本誌が前々から指摘してきたように、4月にリバウン
ド、5月から6月に第4波が盛り上がって7月にピーク
か? という多くの信頼すべき専門家の予測はその通り
となり、余り信頼すべきでない専門家である尾身茂=政
府分科会会長でさえも「第4波と言って差し支えない」
と公言している。さらに15日には自民党の二階俊博幹事
長がTV番組の収録で「感染拡大が収まらない場合は中止
も選択肢」と、この人にしては珍しく正しいことを言っ
て波紋を呼んだ。
この瀬戸際の状況では、総理大臣はその最前線に留ま
って指揮をとる姿を国民に晒し、何としても第4波を抑
え込んで五輪を実現するのだという確固たる姿勢を示さ
なければならないはずなのに、そこを外して、訪米で成
果を挙げればコロナ対策での躓きをカバーして支持率を
上げられるかもしれないと思うところに、政局戦術はあ
るが政治戦略は不在の菅の限界が表れている。
●希望的観測だけでは五輪は開催に漕ぎ着けない?
ところが、これも本誌が前々から言うように、菅の政
治判断はいつでも「希望的観測」最優先である。
(1) 五輪までは3度目の「緊急事態宣言」は絶対に出さ
ないようにしたい〔という大前提に立って〕。
(2) とはいえリバウンドがありうるので、その場合は
「まん延防止等重点措置」という、緊急事態宣言よりは
ちょっと緩めなのかという印象を与える言葉の綾だけに
頼って、実質はほとんど同じ「外出自粛と店舗時短」だ
けで何とか乗り越えられないか。
(3) 聖火リレーも、始めてしまえばだんだんお祭り気分
が盛り上がり、聖火リレーが始まっているのに今更五輪
の延期・中止はありえないという国民の意識が高まるだ
ろう。
(4) その辺りでちょっと目先を変えるジャブで、訪米を
セットする。

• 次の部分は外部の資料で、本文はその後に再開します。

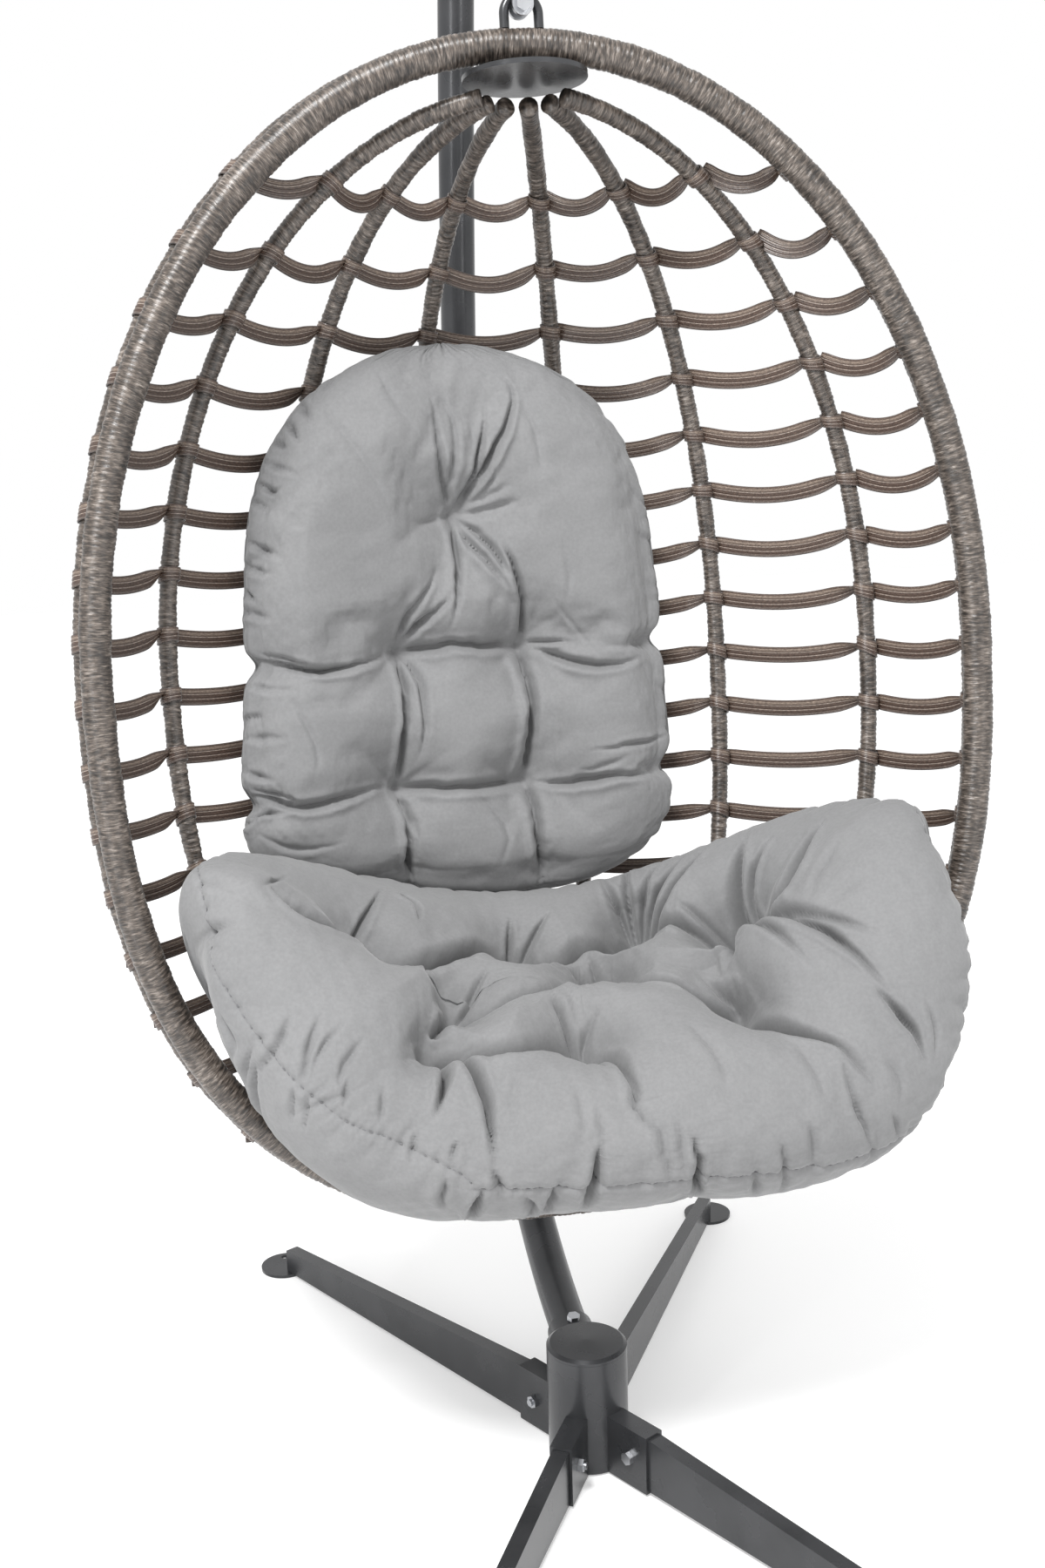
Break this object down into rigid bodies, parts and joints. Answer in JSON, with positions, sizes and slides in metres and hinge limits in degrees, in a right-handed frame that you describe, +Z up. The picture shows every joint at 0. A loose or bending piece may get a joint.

バイデン米大統領と世界で最初に対面した
他国の指導者であり、それほど菅は米国に重視されてい
る大物なのだということを、対内的にアピールしたい。
(5) 以上が全部希望通りに転がれば、東京五輪は実現
し、その“成功”を背景に9月解散・10月総選挙、そこ
そこの勝利で菅政権は継続……。
という、すべてが最も楽観的な方に針が振れた場合の
見通しに基づいて、シナリオが組み立てられている。